Weather inland would probably become chaotic. One could make all sorts of arguments about what would happen, like lots of rain at sea means the water cycle is completing itself at sea leaving less cloud cover and rain inland, but equally well one could argue that increased wind at sea would lead to increased evaporation and more rain on land. Or that more cloud cover means less sunlight so the whole planet cools, but then water vapor is the most important greenhouse gas* so it could mean increasing temperatures. Add the fact that any major disturbance will have ripple effects that are seemingly counter to the whole (like global worming leading to cold winters in some places.) And global effects are modified, perhaps even inverted by local geographic features like inland seas and mountain ranges. All together, the result is that any weather change you want in any given region probably has some explanation that is logical at least on first blush, and the global picture is probably chaotic.

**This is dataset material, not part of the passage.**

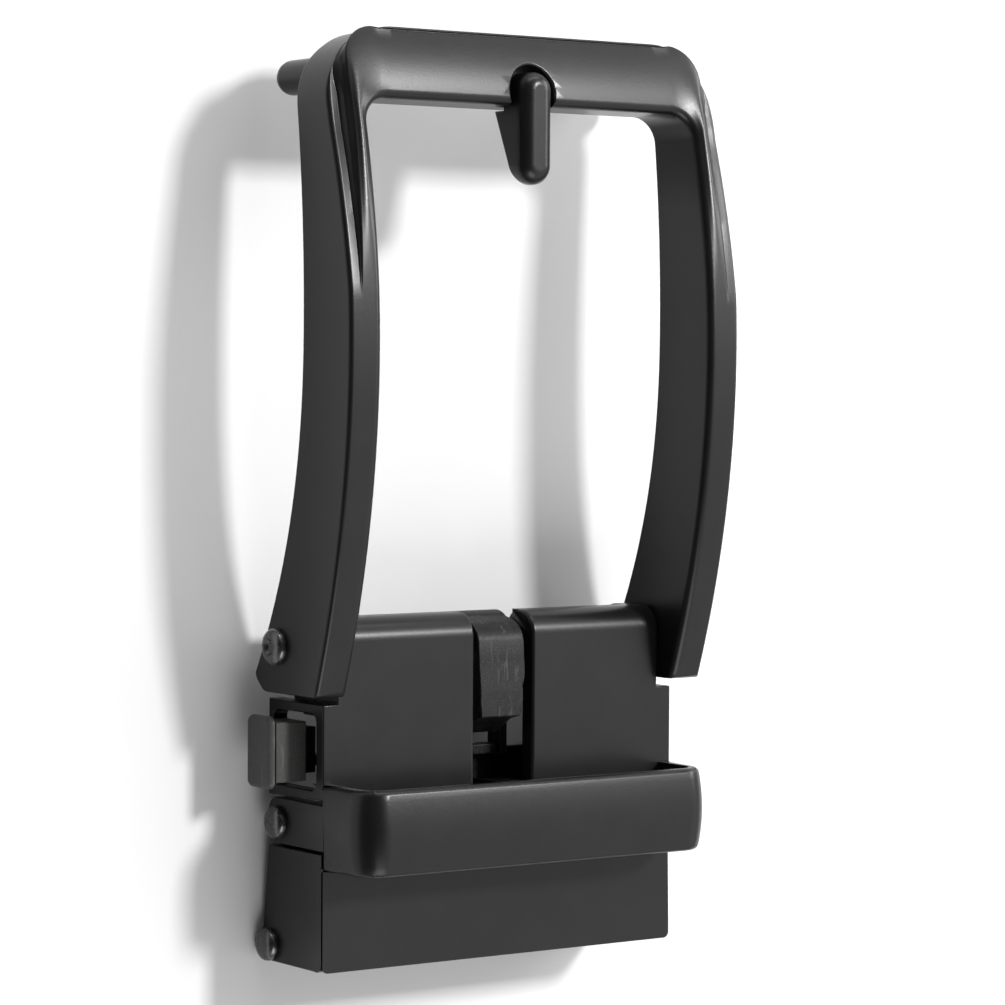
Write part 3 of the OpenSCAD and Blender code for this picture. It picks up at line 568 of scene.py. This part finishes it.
def make_tongue():
    """A domed, round-ended prong whose web thickens towards the end bar."""
    ends = (TONGUE_TIP + TONGUE_R, TONGUE_TOP - TONGUE_R)
    low = TONGUE_FRONT - WEB_DEPTH - 1.2
    levels = [(low, TONGUE_R)]
    for a in (math.radians(90 * k / 8) for k in range(9)):
        levels.append((TONGUE_FRONT - TONGUE_EDGE * (1 - math.sin(a)),
                       TONGUE_R - TONGUE_EDGE * (1 - math.cos(a))))
    bm = bmesh.new()
    loft(bm, [[(x, y, z) for x, y in pill(r, *ends)] for z, r in levels])
    obj = new_object("prong", bm)
    floor_z = NOTCH_FLOOR + 0.03
    near = WINDOW_TOP - 0.3
    below = prism_x("below", [(TONGUE_TIP - 1, low - 1), (TONGUE_TIP - 1, TONGUE_FRONT - TIP_EDGE),
                              (ends[0], TONGUE_FRONT - TIP_DEPTH),
                              (near, TONGUE_FRONT - WEB_DEPTH), (near, floor_z),
                              (TONGUE_TOP + 1, floor_z), (TONGUE_TOP + 1, low - 1)], -3, 3)
    cut(obj, [below])
    round_edges(obj, lambda p, along: 0.25, min_turn=50)
    finish_piece(obj, "tongue", "frame_body", black_casting)


# The housing: the CAD shape with a crowned keeper band and rounded edges

KEEPER_CROWN = 0.42    # how far the band's edges lie below its middle
CROWN_RUN = 3.0        # height over which the legs come to the full crown
LEG_ROWS = (0.05, 1.0, 2.0, 3.0)
BAND_ROWS = 8
BAND_EDGE, BAND_INNER_EDGE = 0.45, 0.12
SLOT_EDGE, PLATE_EDGE = 0.3, 0.14
SLOT_SIDE = 4.0        # everything nearer to the middle belongs to the slot


def split_faces(bm, picked, point, normal):
    """Cuts the picked faces along a plane; picked(face centre) is in millimetres."""
    faces = [f for f in bm.faces if picked(f.calc_center_median() / MM)]
    geom = list({v for f in faces for v in f.verts}) + list({e for f in faces for e in f.edges})
    bmesh.ops.bisect_plane(bm, geom=geom + faces, plane_co=Vector(point) * MM,
                           plane_no=normal, dist=1e-7)


def crown_keeper(obj):
    bm = bmesh.new()
    bm.from_mesh(obj.data)
    low, high = KEEPER
    middle, half = (low + high) / 2, (high - low) / 2
    leg_in, turn_x = HALF_W - KEEPER_LEG, HALF_W - KEEPER_R
    turn_z, under = KEEPER_TOP - KEEPER_R, KEEPER_TOP - KEEPER_T

    def is_end(c):
        return c.z > FACE + 0.04 and min(abs(c.y - low), abs(c.y - high)) < 0.01
    for h in LEG_ROWS:
        split_faces(bm, lambda c: abs(abs(c.x) - HALF_W) < 0.01, (0, 0, FACE + h), (0, 0, 1))
    for k in range(1, BAND_ROWS):
        split_faces(bm, lambda c: c.z > FACE + 0.04,
                    (0, low + (high - low) * k / BAND_ROWS, 0), (0, 1, 0))
    # The band's two end faces are parted into simple pieces
    for x in (-leg_in, -turn_x, -8.0, 0.0, 8.0, turn_x, leg_in):
        split_faces(bm, is_end, (x, 0, 0), (1, 0, 0))
    split_faces(bm, is_end, (0, 0, turn_z), (0, 0, 1))
    for v in bm.verts:
        x, y, z = v.co / MM
        inside = abs(x) < leg_in + 0.01 and z < under + 0.01
        if z < FACE + 0.06 or inside or not low - 0.01 < y < high + 0.01:
            continue
        away = Vector((math.copysign(max(0.0, abs(x) - turn_x), x), 0, max(0.0, z - turn_z)))
        if away.length < 0.1:
            continue
        drop = KEEPER_CROWN * ((y - middle) / half) ** 2 * min(1.0, (z - FACE) / CROWN_RUN)
        v.co -= away.normalized() * drop * MM
    bm.to_mesh(obj.data)
    bm.free()


def make_housing():
    obj = from_node("housing", "slotted_housing")
    crown_keeper(obj)

    def width_at(p, along):
        on_band = p.z > FACE + 0.5 and KEEPER[0] - 0.1 < p.y < KEEPER[1] + 0.1
        if on_band and abs(along.normalized().y) < 0.3:
            inner = abs(p.x) < HALF_W - KEEPER_LEG + 0.05 and p.z < KEEPER_TOP - KEEPER_T + 0.05
            return BAND_INNER_EDGE if inner else BAND_EDGE
        if on_band:
            return 0.0
        if abs(p.x) < SLOT_SIDE:
            round_y, round_z = p.y - (PLATE_TOP - TOP_R), p.z - (FACE - TOP_R)
            on_front = p.z > FACE - 0.05
            on_top = round_y > 0 and round_z > -0.1 and math.hypot(round_y, round_z) > TOP_R - 0.06
            return SLOT_EDGE if on_front or on_top else 0.0
        # The plate's lower corners are round already, and a bevel there would fold over
        corner = PLATE_CORNER_R + 0.05
        return 0.0 if abs(p.x) > HALF_W - corner and p.y < corner else PLATE_EDGE
    round_edges(obj, width_at)
    finish_piece(obj, "housing", "housing_body", black_casting)


# Pins with riveted heads, turned about X

HEAD_GAP = 0.03
# A head's outline and its two kinds of ends, as shares of its height and of its radius
HEAD = ((0.0, 1.0), (0.10, 1.0), (0.42, 0.985), (0.62, 0.93), (0.80, 0.82), (0.92, 0.68),
        (0.985, 0.52))
DIMPLE = ((0.97, 0.46), (0.80, 0.40), (0.62, 0.30), (0.58, 0.01))
DOME = ((1.0, 0.25), (1.0, 0.01))


def headed_pin(name, node, body, half, pin_r, end):
    """A pin whose heads sit at half to each side, as wide and as high as the node's own."""
    low, high = box_of(node)
    seat = half + HEAD_GAP
    head_r, head_h = (high[2] - low[2]) / 2, high[0] - seat
    right = [(seat, pin_r)] + [(seat + h * head_h, r * head_r) for h, r in HEAD + end]
    bm = bmesh.new()
    lathe_x(bm, [(-x, r) for x, r in reversed(right)] + right, *axis_of(node))
    finish_piece(new_object(name, bm), node, body, rivet_steel)


PAWL_FRONT = FACE - 2.3
PAWL_STEM = (-2.6, 2.4)                # left of the whole stem, and just inside its right side
WAIST_Y, WAIST_X = (22.8, 25.6), (1.8, 2.5)    # the right side's places, from narrow to wide
WAIST_ROWS = tuple(22.6 + 0.4 * k for k in range(9))
WAIST_TOP = 26.2
TAB_FRONT, TAB_NECK = -HALF_W - 3.5, -HALF_W - 2.6
TAB_EDGE, NECK_EDGE, PAWL_EDGE, CLAMP_EDGE, JAW_EDGE = 0.42, 0.06, 0.13, 0.14, 0.07


def waist_pawl(obj):
    """Draws in the right side of the pawl's front towards its biting edge."""
    bm = bmesh.new()
    bm.from_mesh(obj.data)
    left, right = PAWL_STEM
    for y in WAIST_ROWS:
        split_faces(bm, lambda c: c.z > PAWL_FRONT and c.x > left, (0, y, 0), (0, 1, 0))
    for v in bm.verts:
        x, y, z = v.co / MM
        if x > right and z > PAWL_FRONT and y < WAIST_TOP:
            narrow, wide = WAIST_X
            v.co.x = (narrow + (wide - narrow) * ease(y, *WAIST_Y)) * MM
    bm.to_mesh(obj.data)
    bm.free()


def pawl_width(p, along):
    if p.x < TAB_FRONT:
        return TAB_EDGE
    return NECK_EDGE if p.x < TAB_NECK else PAWL_EDGE


def make_small_parts():
    headed_pin("hinge_rivet", "hinge_pin", "housing_body", HALF_FRAME, HINGE_PIN_R, DIMPLE)
    headed_pin("middle_rivet", "stop_pin", "housing_body", HALF_W, PIN_R, DOME)
    headed_pin("lower_rivet", "clamp_pin", "clamp_body", HALF_W, PIN_R, DOME)
    pawl = from_node("pawl", "ratchet_pawl")
    waist_pawl(pawl)
    round_edges(pawl, pawl_width)
    finish_piece(pawl, "pawl", "pawl_body", gunmetal)
    clamp = from_node("clamp", "strap_clamp_plates")
    round_edges(clamp, lambda p, along: CLAMP_EDGE if p.z < FACE - 1.6 else 0.0)
    finish_piece(clamp, "clamp", "clamp_body", black_casting)
    jaw = from_node("clamp_jaw", "toothed_bar")
    round_edges(jaw, lambda p, along: JAW_EDGE, 2)
    finish_piece(jaw, "clamp_jaw", "clamp_body", gunmetal)


make_frame()
make_tongue()
make_housing()
make_small_parts()
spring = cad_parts["pawl_spring"]
spring.data.materials.clear()
spring.data.materials.append(spring_wire)
add_camera()

# Stage: pale floor and soft light. The side that the camera stands on is darker, as in
# a studio, so the metal's bends facing it stay black.

FLOOR_SIZE, FLOOR_TONE = 6, 0.56
HORIZON = (0.0, 0.5, 0.15)       # heights between which the surround grows from a share to all

bpy.ops.mesh.primitive_plane_add(size=FLOOR_SIZE, location=(0, 0, 0))
floor = bpy.context.object
floor.name = "floor"
floor_mat, floor_bsdf = principled("floor")[:2]
floor_bsdf.inputs["Base Color"].default_value = (FLOOR_TONE, FLOOR_TONE, FLOOR_TONE, 1)
floor_bsdf.inputs["Roughness"].default_value = 0.9
floor.data.materials.append(floor_mat)


def add_world(bright, dark, toward, begin, end):
    """A pale surround that darkens around one direction, from the cosine begin to end."""
    world = bpy.context.scene.world or bpy.data.worlds.new("world")
    bpy.context.scene.world = world
    world.use_nodes = True
    tree = world.node_tree
    coord = tree.nodes.new("ShaderNodeTexCoord")
    dot = tree.nodes.new("ShaderNodeVectorMath")
    dot.operation = "DOT_PRODUCT"
    dot.inputs[1].default_value = Vector(toward).normalized()
    tree.links.new(coord.outputs["Generated"], dot.inputs[0])
    shade = spread(tree, dot.outputs["Value"], begin, end, bright, dark)
    split = tree.nodes.new("ShaderNodeSeparateXYZ")
    tree.links.new(coord.outputs["Generated"], split.inputs[0])
    low = spread(tree, split.outputs["Z"], *HORIZON, 1.0)
    back = tree.nodes["Background"]
    back.inputs["Color"].default_value = (1, 1, 1, 1)
    tree.links.new(combine(tree, "MULTIPLY", shade, low), back.inputs["Strength"])


add_world(1.4, 0.04, (-0.6, 0.05, 0.75), 0.4, 0.85)
add_area("key", (0.5, 0.45, 1.0), 0.9, 0.12, 0.12, 9.0)
add_area("edge", (0.86, 0.36, 0.42), 0.5, 0.12, 0.3, 1.2)
add_area("back", (0.1, 0.95, 0.3), 0.5, 0.5, 0.15, 1.0)
add_area("fill", (-0.15, -0.75, 0.75), 0.7, 0.4, 0.4, 2.0)
bpy.context.scene.view_settings.view_transform = "Standard"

Some who rely on coastal fishing might do OK for a while (depending on their local geography) but then if the sea god escalates all the fish could just die. Which would lead to a biblical plague of disease and flies on the coasts.

* We are hearing so much about CO2 because it is stronger per ton and because it is rapidly increasing, but water vapor is responsible for more greenhouse effect that CO2 overall.

avr
2015-10-20, 09:07 PM
Constant storms means that there aren't going to be huge thousand-year old trees anywhere near the coast; locate elven forests appropriately.

OTOH weather systems which need to build up steam over the sea can't get going, e.g. the monsoon.

Erosion is probably disintegrating some land features, and carving out or even building up others. Much of the eroded material will go to the bottom of the sea but some will get swept back to land and fill in bays or build up spits, islands and sand bars.